Reconciling Higgs physics and pseudo-Nambu-Goldstone dark matter in the S2HDM using a genetic algorithm

TL;DR

This paper explores a singlet-extended 2 Higgs doublet model that can naturally accommodate pseudo-Nambu-Goldstone dark matter, satisfying various experimental constraints and potentially explaining observed astrophysical and collider excesses.

Contribution

It demonstrates the viability of pNG dark matter within the S2HDM framework using a genetic algorithm to identify parameter regions consistent with all constraints.

Findings

S2HDM can reproduce the observed dark matter relic abundance.

The model can potentially explain galactic center and antiproton excesses.
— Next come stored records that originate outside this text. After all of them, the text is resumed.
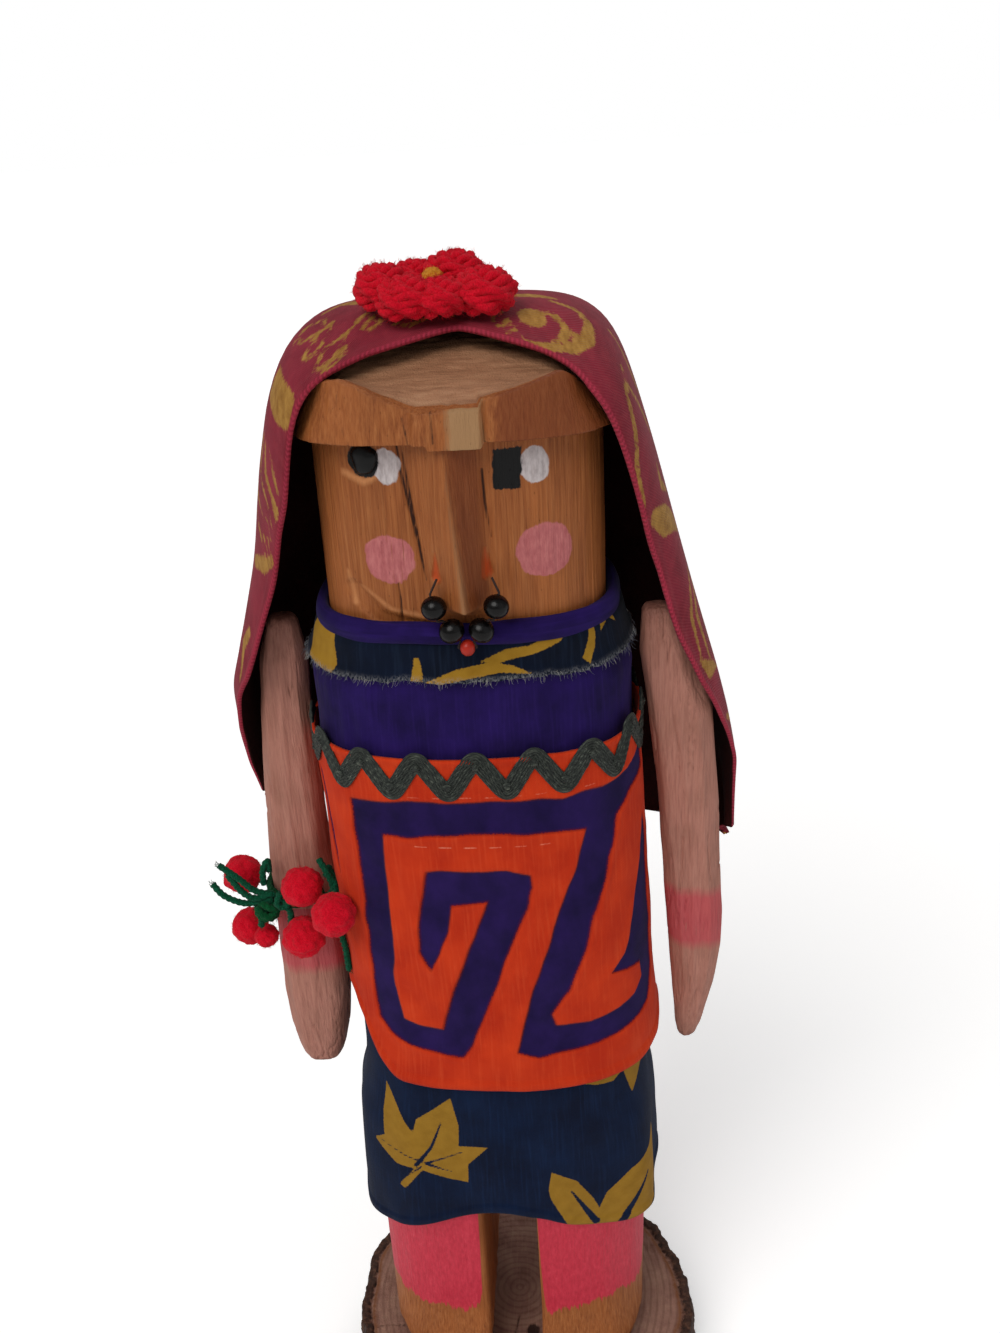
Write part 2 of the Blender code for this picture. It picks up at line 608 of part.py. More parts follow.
def bead_places():
    """Bead centres from the left nostril down to the tip and up to the right nostril."""
    front = -FACE_HALF_DEPTH - BEAD_FORWARD
    low = SLICE_THICKNESS + NOSE_TIP_UP + 0.0008
    step = 2.0 * BEAD_RADIUS + 0.0007
    side = 0.5 * step
    fall = math.sqrt(step**2 - (2.35 * BEAD_RADIUS - side) ** 2)
    tip = 0.86 * (BEAD_RADIUS + TIP_BEAD_RADIUS)
    left = [(-2.35 * BEAD_RADIUS, front, low), (-side, front, low - fall)]
    right = [(-x, y, z) for x, y, z in left[::-1]]
    return [*left, (0.0, front, low - fall - tip), *right]


def make_beads():
    """Five bored beads on one thread that hangs from the nostrils."""
    places = [Vector(place) for place in bead_places()]
    nostril = Vector((-0.62 * NOSE_HALF_WIDTH, 0.0, SLICE_THICKNESS + NOSE_TIP_UP + 0.0062))
    nostril.y = -FACE_HALF_DEPTH - NOSE_HEIGHT * 0.42 - THREAD_RADIUS
    ends = [nostril, Vector((-nostril.x, nostril.y, nostril.z))]
    stops = [ends[0], *places, ends[1]]
    route = [tuple(ends[0])]
    for index, place in enumerate(places):
        tip = index == 2
        radius = TIP_BEAD_RADIUS if tip else BEAD_RADIUS
        lean = math.asin(BEAD_BORE / radius)
        angles = np.linspace(0.5 * math.pi - lean, -0.5 * math.pi + lean, 6)
        outline = [(radius * math.cos(angle), radius * math.sin(angle)) for angle in angles]
        bead = turned(f"nose_bead_{index + 1}", outline, 10, BEAD_RED if tip else BEAD_GLASS)
        along = (stops[index + 2] - stops[index]).normalized()
        route += [tuple(place - along * (radius + GAP)), tuple(place + along * (radius + GAP))]
        bead.location = place
        bead.rotation_mode = "QUATERNION"
        bead.rotation_quaternion = along.to_track_quat("Z", "Y")
    route.append(tuple(ends[1]))
    yarn("nose_thread", np.array(route), THREAD_RADIUS, THREAD_DARK)


def bracelet_place(turn, out, rise=0.0):
    """A point beside the right arm at the bracelet's height, out from the arm's surface."""
    share = (BRACELET_UP + rise - RIGHT_HAND_UP) / (ARM_TOP_UP - RIGHT_HAND_UP)
    centre, up, half = arm_line("arm_right", share)
    x = centre + (half + out) * math.cos(turn)
    y = (ARM_DEPTH_SHARE * half + out) * math.sin(turn)
    return (x, y, SLICE_THICKNESS + up)


POMPOM_SPOTS = (
    (188.0, 0.0, 0.0039, 1.03),
    (196.0, 0.0, -0.0108, 0.97),
    (228.0, 0.0, -0.0098, 0.62),
    (281.0, 0.0, 0.0082, 1.04),
    (297.0, 0.0105, 0.0060, 1.10),
    (276.0, 0.0, -0.0062, 1.08),
)


def make_bracelet():
    """A loop of green yarn, its ends tucked in beside the torso, its knot and six pompoms."""
    turns = np.radians(np.linspace(YARN_TUCK, 360.0 - YARN_TUCK, 15))
    loop = [bracelet_place(turn, YARN_RADIUS + GAP) for turn in turns]
    yarn("bracelet_yarn", np.array(loop), YARN_RADIUS, GREEN_YARN)
    balls = [("yarn_knot", KNOT_TURN, 0.0, 0.0, KNOT_RADIUS, GREEN_YARN)]
    for index, (degrees, away, rise, size) in enumerate(POMPOM_SPOTS):
        balls.append((f"pompom_{index + 1}", degrees, away, rise, size * POMPOM_RADIUS, RED_YARN))
    for name, degrees, away, rise, radius, look in balls:
        mesh = bpy.data.meshes.new(name)
        ball = bmesh.new()
        bmesh.ops.create_icosphere(ball, subdivisions=2, radius=radius)
        ball.to_mesh(mesh)
        ball.free()
        piece = add_object(name, mesh, look, 60.0)
        out = 2.0 * (YARN_RADIUS + GAP) + radius + away
        piece.location = bracelet_place(math.radians(degrees), out, rise)


def clear_scene():
    """Empties the file and makes the doll's and the cutters' collections."""
    for item in list(bpy.data.objects):
        bpy.data.objects.remove(item, do_unlink=True)
    for name in ("folk_doll", "cutters"):
        collection = bpy.data.collections.new(name)
        bpy.context.scene.collection.children.link(collection)


def main():
    clear_scene()
    make_slice()
    make_body()
    for name in ARM_SHAPES:
        make_arm(name)
    make_skirt()
    make_blouse()
    make_binding()
    make_rickrack()
    make_scarf()
    make_flower()
    make_beads()
    make_bracelet()


main()
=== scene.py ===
"""Looks of the carved folk doll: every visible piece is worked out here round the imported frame."""

import bpy
import numpy as np
from mathutils import Matrix, Vector


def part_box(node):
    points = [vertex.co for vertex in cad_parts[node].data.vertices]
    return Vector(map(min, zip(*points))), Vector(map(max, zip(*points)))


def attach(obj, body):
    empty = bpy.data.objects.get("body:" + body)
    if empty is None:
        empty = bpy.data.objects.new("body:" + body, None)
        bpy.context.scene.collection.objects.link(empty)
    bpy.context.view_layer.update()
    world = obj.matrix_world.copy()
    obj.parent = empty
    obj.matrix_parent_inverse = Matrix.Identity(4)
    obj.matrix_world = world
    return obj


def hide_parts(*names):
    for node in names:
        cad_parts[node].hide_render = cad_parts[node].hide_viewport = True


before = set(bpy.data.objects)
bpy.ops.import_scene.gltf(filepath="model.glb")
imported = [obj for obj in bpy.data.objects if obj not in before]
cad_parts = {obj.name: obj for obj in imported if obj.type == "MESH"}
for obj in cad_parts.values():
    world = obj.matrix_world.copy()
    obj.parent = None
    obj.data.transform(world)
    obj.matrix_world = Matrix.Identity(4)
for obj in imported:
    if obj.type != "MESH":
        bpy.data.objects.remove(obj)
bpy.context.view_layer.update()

# Everything below is in millimetres, and laid in metres. Heights "up" are above the slice's top.
# FAR is a mark's value where it has no effect.
MM = 0.001
FAR = 9.0
SLICE_TOP = 18.0
SLICE_RADIUS = 49.4
SLICE_SIDE = 1.4
SLICE_FORWARD = 4.0
BARK_LUMP = 1.1
BARK_THICKNESS = 2.6

BODY_HALF_WIDTH = 35.8
BODY_HALF_DEPTH = 25.5
FACE_HALF_WIDTH = 30.8
FACE_HALF_DEPTH = 24.0
FACE_POWER = 2.8
ARM_POWER = 2.3
SHOULDER_UP = 200.0
SHOULDER_SWAY = -1.7
HEAD_SWAY = -1.8
HIP_SWAY = 0.4
NECKLINE_UP = 232.0
NOSE_TIP_UP = 238.5
NOSE_HEIGHT = 8.5
BRIM_UP = 272.5
BRIM_HEIGHT = 8.8
BRIM_HALF_WIDTH = 34.2
BRIM_HALF_DEPTH = 28.7
CROWN_RISE = 8.5
LEG_GAP = 14.6
LEG_GAP_SIDE = 0.5
LEG_TOP_UP = 80.0
TOE_UP = 12.0
TOE_REACH = 4.5

CLOTH = 0.75
# Share of a girth with fine columns, height of a weave's threads, strength of the slubs of a cotton, and the
# wave texture's scale for bands 1 mm apart.
FINE_SHARE = 0.52
WEAVE_DEPTH = 0.08
SLUB_SHARE = 0.35
WAVE_SCALE = 0.314
SKIRT_OUT = 1.0
YOKE_OUT = 0.6
MOLA_OUT = 2.1
COLLAR_OUT = 2.1
MOLA_HEM = 127.4
MOLA_TOP = 220.6
BRAID_HEIGHT = 216.6
BRAID_SWING = 4.0
BRAID_WAVES = 17
BRAID_HALF = 2.15
YOKE_TOP = 246.0
COLLAR_LOW = 239.2
COLLAR_TOP = 249.6

SCARF_CENTRE_BACK = 5.0
SCARF_CORNER = 185.0
SCARF_HALF_WIDTH = 60.5
SCARF_HALF_DEPTH = 32.5
SCARF_SHIFT = 3.8
SCARF_LIFT = 5.0
SCARF_TILT = np.radians(6.5)
SCARF_CLOTH = 0.9

BEAD_RADIUS = 2.7
TIP_RADIUS = 1.7
BEAD_BORE = 0.55
BEAD_FORWARD = 6.2
THREAD_RADIUS = 0.26


# Number helpers
def fade(value, start, end):
    """0 before start, 1 after end, and the cubic 3t^2 - 2t^3 between them."""
    part = np.clip((value - start) / (end - start), 0.0, 1.0)
    return part * part * (3.0 - 2.0 * part)


def lattice(x, y, z, seed):
    """A steady number from -1 to 1 for each whole-numbered cell, mixed from its three indices."""
    mixed = (x * 374761393 + y * 668265263 + z * 974634777 + seed * 144269504) & 0xFFFFFFFF
    mixed = ((mixed ^ (mixed >> 13)) * 1274126177) & 0xFFFFFFFF
    return ((mixed ^ (mixed >> 16)) & 0xFFFF) / 32767.5 - 1.0


def lumps(points, size, seed):
    """Smooth hills from -1 to 1: the cells' numbers, blended with 3t^2 - 2t^3 along each axis."""
    scaled = np.asarray(points) / np.asarray(size, float) + 4096.0
    whole = np.floor(scaled).astype(np.int64)
    part = scaled - whole
    part = part * part * (3.0 - 2.0 * part)
    total = 0.0
    for dx in (0, 1):
        for dy in (0, 1):
            for dz in (0, 1):
                weight = np.abs(1 - dx - part[..., 0]) * np.abs(1 - dy - part[..., 1])
                weight = weight * np.abs(1 - dz - part[..., 2])
                cell = lattice(whole[..., 0] + dx, whole[..., 1] + dy, whole[..., 2] + dz, seed)
                total = total + weight * cell
    return total


def lumps_at(size, seed, *coordinates):
    """The same hills over one, two or three plain coordinates."""
    filled = list(coordinates) + [0.37] * (3 - len(coordinates))
    return lumps(np.stack(np.broadcast_arrays(*filled), axis=-1), size, seed)


def unit(ways):
    """The same directions at length 1."""
    return ways / (np.linalg.norm(ways, axis=-1, keepdims=True) + 1e-9)


def outward(points):
    """Level directions from the doll's upright axis through points."""
    return unit(points * (1.0, 1.0, 0.0))


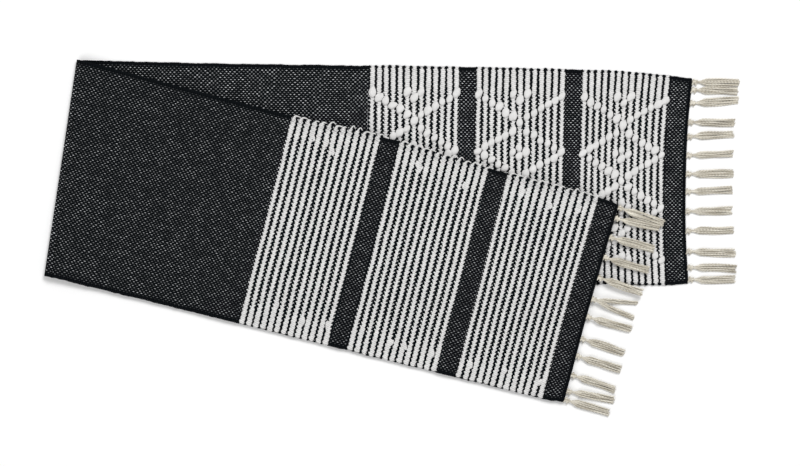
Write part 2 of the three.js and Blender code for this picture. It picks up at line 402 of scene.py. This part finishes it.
# In black_weave the lighter black is also painted light on the crests of the cells, and the darker black
# painted shade in the pits; elsewhere the two only vary the yarn's tone.
BLACK_DEEP_AND_PIT_SHADE, BLACK_WORN_AND_CREST_LIGHT = grey(0.0004, -0.2), grey(0.0125, -0.2)
DOT_LIGHT = {"base": 0.88, "flap": 0.56}


def crossings(wire, along, across, place):
    """The cell that a point is in, and where in the cell it is, from -0.5 to 0.5."""
    sway = wire.grain(place, 0.06, 1.0)
    u = (along + sway * 5.0) / WEFT_STEP
    v = across / WARP_STEP
    column, row = u.floor(), v.floor()
    return column, row, u - column - 0.5, v - row - 0.5


def black_weave(layer):
    material, wire, shader = cotton(f"black_weave_{layer.name}", 0.95, 0.0, 0.015)
    place, along, across, _ = on_cloth(wire)
    column, row, x, y = crossings(wire, along, across, place)
    every_other = (column + row) % 2
    spread = (x / 0.46).squared() + (y / 0.17).squared()
    dot = every_other * spread.fades(0.5, 1.2)
    cell = wire.point(column, row, 0.0)
    bright = wire.chance(cell)
    worn = wire.grain(place, 0.05, 3.0)
    shown = dot * (0.26 + 0.74 * bright * bright) * (0.3 + 1.1 * worn)
    inside = across.size().fades(DRAWN_HALF - 7.0, DRAWN_HALF - 4.6)
    before_hem = along.fades(layer.length - 5.0, layer.length - 3.2)
    shown = shown * inside * before_hem
    twist = wire.grain(wire.point(along * YARN_GRAIN[0], across * YARN_GRAIN[1], 0.0), 1.0, 3.0)
    swell = (1 - 4 * x.squared()) * (1 - 2.6 * y.squared())
    # Painted light and shade: each cell's black is lighter on its crest and darker towards its edges,
    # besides the twist's random tone.
    yarn = wire.blend(swell * 0.6 + twist * 0.5 - 0.15, BLACK_DEEP_AND_PIT_SHADE, BLACK_WORN_AND_CREST_LIGHT)
    colour = wire.blend(shown, yarn, grey(DOT_LIGHT[layer.name], -0.02))
    colour_and_relief(wire, shader, colour, swell * 0.8 + twist * 0.3, 0.9 * MM)
    return material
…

A Higgs boson around 96 GeV may account for LEP and CMS excesses.

Abstract

We investigate a possible realization of pseudo-Nambu-Goldstone (pNG) dark matter in the framework of a singlet-extended 2 Higgs doublet model (S2HDM). pNG dark matter gained attraction due to the fact that direct-detection constraints can be avoided naturally because of the momentum-suppressed scattering cross sections, whereas the relic abundance of dark matter can nevertheless be accounted for via the usual thermal freeze-out mechanism. We confront the S2HDM with a multitude of theoretical and experimental constraints, paying special attention to the theoretical limitations on the scalar potential, such as vacuum stability and perturbativity. In addition, we discuss the complementarity between constraints related to the dark matter sector, on the one hand, and to the Higgs sector, on the other hand. In our numerical discussion we explore the Higgs funnel region with dark matter masses around $60$GeV using a genetic algorithm. We demonstrate that the S2HDM can account for the measured relic abundance while being in agreement with all relevant constraints. We also discuss whether the so-called galactic center excess and the antiproton excess can be accommodated, possibly in combination with a Higgs boson at about $96$GeV that can be the origin of the LEP- and the CMS-excess observed at this mass in the $b \bar b$-quark and the diphoton final state, respectively.